For that matter, why not a one-state solution for Lebanon and Syria? There the differences between the communities are much smaller, and the present political crisis much more acute. We don’t encounter a lot of progressive voices in the West advocating such a solution, and it should it give us pause as we consider why that is the case. Nor do we find many people advocating that the British Isles should form one free, democratic, secular state. Sure, the Irish would lose their hard-fought self-determination, but given the largely unexamined and whitewashed violence which accompanied that struggle, its open flirtation with fascist ideology in its first decades, and the on-going religious particularism of the national project, it’s not clear why progressives should mourn its disappearance.
If the above sentence seems callous and offensive, remind yourself that a one-state solution for the British Isles would not mean the nearly automatic ethnic cleansing and possible genocide of any community — something which makes it all the more bizarre that it is never advocated where the stakes are comparatively so low.
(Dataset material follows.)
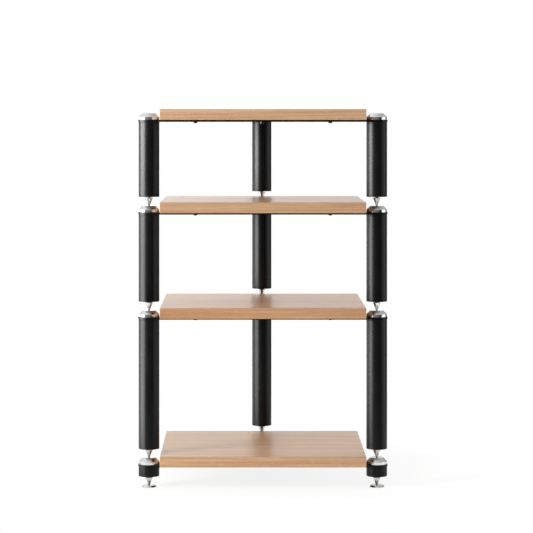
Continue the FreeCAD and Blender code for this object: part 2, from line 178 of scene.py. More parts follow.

Anderson ends his essay with a long list of the obstacles to effecting a one-state solution at present — a list which nicely lines up all the imagined bad guys of left-wing academics on one side of the ledger in a way that will challenge the prejudices of none of his loyal readers. But he leaves out the one obstacle which is perhaps the most serious, the one openly acknowledged by all partisans in the conflict whether in fear or in anticipation: the knowledge that in the absence of a sovereign Jewish state the Jewish population in what is today Israel will be faced with a guaranteed massacre and ethnic cleansing.
To come to terms with that fact would be to abandon 1, 2, and 3, as well as A and B too. But to not come to terms with it is to not treat the proposed solution with even a minimal seriousness.